Of course, sky-high price points are the most tangible hurdle for potential end users right now. DeMartin says those points will drop as manufacturers continue to send new products to market and consumers come quickly to expect rock-bottom prices, as they do in their flat panels today. In between here and there, though, will be a potentially profitable opportunity for integrators.

“It’s going to be a short window, but I think there will be a window where dealers can grab some extra margin,” he says.

The limited amount of 4K content is also part of what is holding back the advance of Ultra HD. This has been a common concern on the residential consumer side, but one, at least in some applications, does not present the same challenge on the commercial side, notes Silberstein.

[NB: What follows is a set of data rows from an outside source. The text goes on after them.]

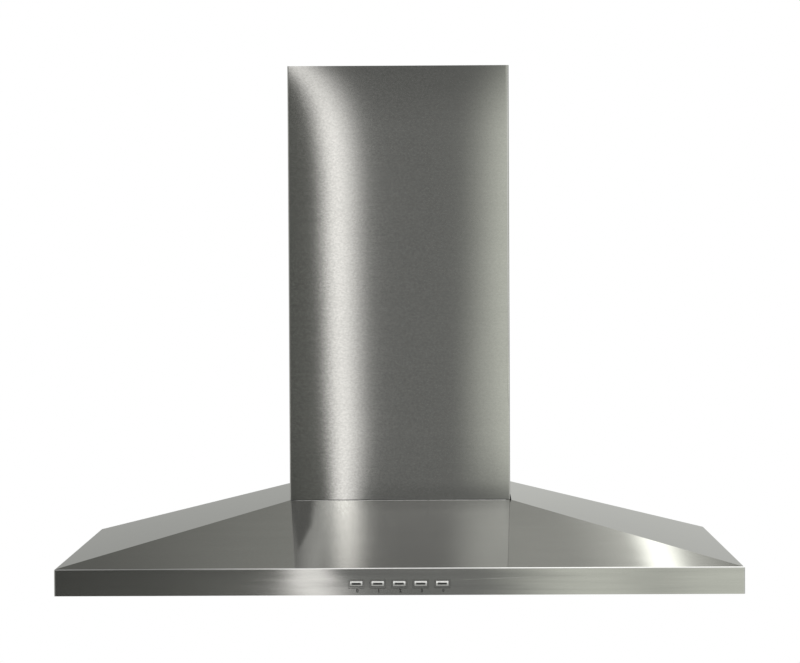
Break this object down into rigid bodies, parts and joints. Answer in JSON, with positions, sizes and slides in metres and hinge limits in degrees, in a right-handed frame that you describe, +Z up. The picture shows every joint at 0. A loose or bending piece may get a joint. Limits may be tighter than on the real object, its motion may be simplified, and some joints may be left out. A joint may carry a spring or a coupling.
{
  "type": "chimney range hood",
  "caption": "Wall-mounted pyramid range hood in brushed steel with a square flue cover, push buttons in the front band, blower, lamps and grease filters.",
  "frame": {"origin": "middle of the hood's width, on the wall plane at the level of the underside of the band", "axes": "+X to the right seen from the front, +Y into the wall, +Z up"},
  "size_m": [0.9, 0.5025, 0.701],
  "materials": {
    "stainless": "brushed stainless steel with a horizontal grain",
    "galvanised": "galvanised sheet steel",
    "screw_steel": "zinc plated screws and pins",
    "button": "metallised satin plastic",
    "black_plastic": "black moulded plastic",
    "white_plastic": "white moulded plastic",
    "grey_plastic": "grey moulded plastic",
    "aluminium": "mill finish aluminium",
    "mesh": "expanded aluminium mesh",
    "bezel": "bright plated ring",
    "lens": "frosted glass",
    "bulb": "clear bulb",
    "motor_steel": "painted motor shell",
    "laminations": "stacked steel laminations",
    "bearing": "sintered bronze",
    "rubber": "soft rubber",
    "lead": "black flexible sheath"
  },
  "bodies": {
    "hood": {"canopy_shell": "stainless", "lower_chimney": "stainless", "back_panel": "galvanised", "liner_panel": "stainless", "liner_screws": "screw_steel", "switch_body": "black_plastic", "switch_bracket": "galvanised", "lamp_housing_left": "aluminium", "lamp_housing_right": "aluminium", "lamp_bezel_left": "bezel", "lamp_bezel_right": "bezel", "lamp_lens_left": "lens", "lamp_lens_right": "lens", "lamp_bulbs": "bulb", "blower_bracket": "galvanised", "blower_housing": "galvanised", "inlet_ring_left": "black_plastic", "inlet_ring_right": "black_plastic", "blower_screws": "screw_steel", "motor_stator": "laminations", "motor_can": "motor_steel", "motor_end_cap": "motor_steel", "motor_bearings": "bearing", "motor_bracket": "galvanised", "motor_grommets": "rubber", "motor_lead": "lead", "switch_lead": "lead", "outlet_adapter": "grey_plastic", "duct_collar": "grey_plastic", "damper_pin": "screw_steel", "junction_box": "grey_plastic", "junction_box_cover": "grey_plastic", "terminal_block": "white_plastic", "cable_gland": "black_plastic", "capacitor": "white_plastic"},
    "upper_flue": {"upper_chimney": "stainless", "chimney_bracket": "galvanised", "bracket_nuts": "screw_steel"},
    "fan": {"impeller": "galvanised", "motor_shaft": "screw_steel", "motor_rotor": "laminations"},
    "damper_front": {"damper_flap_front": "white_plastic"},
    "damper_rear": {"damper_flap_rear": "white_plastic"},
    "button_off_key": {"button_off": "button"},
    "button_speed_1_key": {"button_speed_1": "button"},
    "button_speed_2_key": {"button_speed_2": "button"},
    "button_speed_3_key": {"button_speed_3": "button"},
    "button_light_key": {"button_light": "button"},
    "filter_1": {"filter_frame_1": "aluminium", "filter_mesh_1": "mesh"},
    "latch_1": {"filter_latch_1": "black_plastic"},
    "filter_2": {"filter_frame_2": "aluminium", "filter_mesh_2": "mesh"},
    "latch_2": {"filter_latch_2": "black_plastic"},
    "filter_3": {"filter_frame_3": "aluminium", "filter_mesh_3": "mesh"},
    "latch_3": {"filter_latch_3": "black_plastic"}
  },
  "joints": [
    {"name": "flue_extend", "type": "slide", "parent": "hood", "child": "upper_flue", "axis": [0, 0, 1], "range_m": [0, 0.4]},
    {"name": "fan_spin", "type": "hinge", "parent": "hood", "child": "fan", "pos_m": [0, -0.182, 0.2259], "axis": [1, 0, 0], "continuous": true},
    {"name": "damper_front_swing", "type": "hinge", "parent": "hood", "child": "damper_front", "pos_m": [0, -0.125, 0.3981], "axis": [-1, 0, 0], "range_deg": [0, 80]},
    {"name": "damper_rear_swing", "type": "hinge", "parent": "hood", "child": "damper_rear", "pos_m": [0, -0.125, 0.3981], "axis": [1, 0, 0], "range_deg": [0, 80]},
    {"name": "button_off_press", "type": "slide", "parent": "hood", "child": "button_off_key", "axis": [0, 1, 0], "range_m": [0, 0.003], "stiffness_N_per_m": 300, "springref_m": -0.002},
    {"name": "button_speed_1_press", "type": "slide", "parent": "hood", "child": "button_speed_1_key", "axis": [0, 1, 0], "range_m": [0, 0.003], "stiffness_N_per_m": 300, "springref_m": -0.002},
    {"name": "button_speed_2_press", "type": "slide", "parent": "hood", "child": "button_speed_2_key", "axis": [0, 1, 0], "range_m": [0, 0.003], "stiffness_N_per_m": 300, "springref_m": -0.002},
    {"name": "button_speed_3_press", "type": "slide", "parent": "hood", "child": "button_speed_3_key", "axis": [0, 1, 0], "range_m": [0, 0.003], "stiffness_N_per_m": 300, "springref_m": -0.002},
    {"name": "button_light_press", "type": "slide", "parent": "hood", "child": "button_light_key", "axis": [0, 1, 0], "range_m": [0, 0.003], "stiffness_N_per_m": 300, "springref_m": -0.002},
    {"name": "filter_1_tilt", "type": "hinge", "parent": "hood", "child": "filter_1", "pos_m": [-0.28, -0.095, 0.007], "axis": [1, 0, 0], "range_deg": [0, 75]},
    {"name": "latch_1_slide", "type": "slide", "parent": "filter_1", "child": "latch_1", "axis": [0, 1, 0], "range_m": [0, 0.005], "stiffness_N_per_m": 300, "springref_m": -0.002},
    {"name": "filter_2_tilt", "type": "hinge", "parent": "hood", "child": "filter_2", "pos_m": [0, -0.095, 0.007], "axis": [1, 0, 0], "range_deg": [0, 75]},
    {"name": "latch_2_slide", "type": "slide", "parent": "filter_2", "child": "latch_2", "axis": [0, 1, 0], "range_m": [0, 0.005], "stiffness_N_per_m": 300, "springref_m": -0.002},
    {"name": "filter_3_tilt", "type": "hinge", "parent": "hood", "child": "filter_3", "pos_m": [0.28, -0.095, 0.007], "axis": [1, 0, 0], "range_deg": [0, 75]},
    {"name": "latch_3_slide", "type": "slide", "parent": "filter_3", "child": "latch_3", "axis": [0, 1, 0], "range_m": [0, 0.005], "stiffness_N_per_m": 300, "springref_m": -0.002}
  ]
}
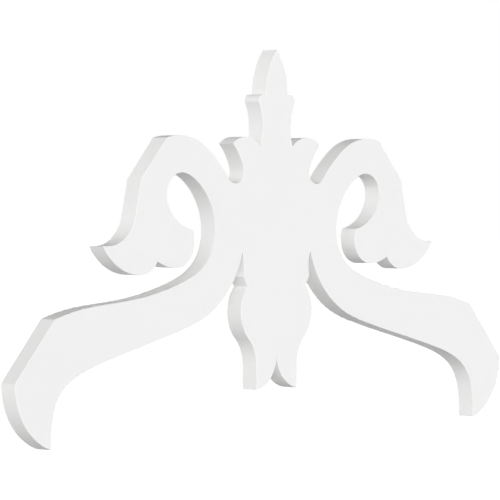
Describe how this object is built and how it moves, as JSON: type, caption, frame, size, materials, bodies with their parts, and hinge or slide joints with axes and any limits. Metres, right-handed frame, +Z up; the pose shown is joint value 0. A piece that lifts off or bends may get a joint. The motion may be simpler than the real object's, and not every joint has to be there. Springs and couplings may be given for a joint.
{
  "type": "gable pediment",
  "caption": "Flat sawn gable pediment: a spear finial over leaf lobes, open scrolls and long arms trimmed to a steep roof line, with a forked drop below.",
  "frame": {"origin": "on the back face and the centreline, 381 mm straight below the point where the two roof lines meet", "axes": "+X to the right along the gable as seen from the front, +Y from the front face to the back face and into the wall, +Z up"},
  "size_m": [0.9144, 0.0254, 0.4977],
  "materials": {
    "white_board": "smooth matt white cellular PVC board with sawn and sanded edges"
  },
  "bodies": {
    "root": {"pediment_board": "white_board"}
  },
  "joints": []
}
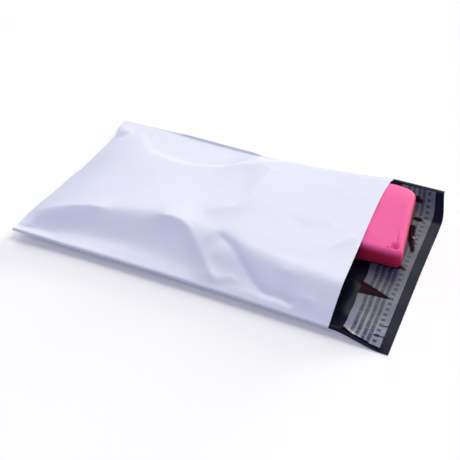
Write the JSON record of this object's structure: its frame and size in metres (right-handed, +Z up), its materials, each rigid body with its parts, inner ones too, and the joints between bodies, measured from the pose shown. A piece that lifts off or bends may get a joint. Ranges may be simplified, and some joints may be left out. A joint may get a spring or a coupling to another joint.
{
  "type": "poly mailer bag",
  "caption": "White poly mailer lying open on its back panel, side-welded from one folded film, with a folded garment in its mouth and a release liner on its sealing lip.",
  "frame": {"origin": "middle of the bag's footprint, on the surface it lies on", "axes": "+X from the bottom fold towards the sealing lip, +Y from the near weld to the far weld, +Z up from the back panel through the front panel"},
  "size_m": [0.4176, 0.2486, 0.028],
  "materials": {
    "mailer_film": "satin, white outside and black inside",
    "adhesive_strip": "glossy",
    "release_liner": "glossy, printed with darker bands",
    "folded_garment": "matte"
  },
  "bodies": {
    "root": {"mailer_film": "mailer_film", "adhesive_strip": "adhesive_strip", "release_liner": "release_liner", "folded_garment": "folded_garment"}
  },
  "joints": []
}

“The commercial market has a big advantage compared to the residential market when it comes to 4K: they produce their own content, ranging from X-rays and engineering diagrams to promotional videos,” he says. “Therefore, they can benefit from the new technology enabling 4K Ultra HD right away without waiting for television networks and movie studios to begin distributing content en masse.”

Standard HD content can be scaled to show on 4K displays, but the best results are gained by shooting and creating content in native 4K. Hollywood and other content producers are working hard to create that content, says DeMartin, but even then content protection remains a sticking point.

“That’s all in flux right now, and I’m sure you’ll see shake out a little bit in 2014 from the major studios and also consumer electronics manufacturers,” says DeMartin. “That will have an impact on the commercial side.”

DeMartin was a panelist on the same CI Summit panel on which Sony’s Shackelford gushed about the superior image quality of Ultra HD, and when it was DeMartin’s turn to talk he played a short video of his family’s over-excited puppy shaking its tail so vigorously that the motion shook its whole body. Consumer adoption of Ultra HD is the tail that will wag the commercial market’s dog, DeMartin said.

“HD’s pretty good for a lot of [commercial] applications at this point,” he says.

That tail is only now beginning to twitch but will pick up steam in 2014; commercial 4K will really take off in 2015 and 2016.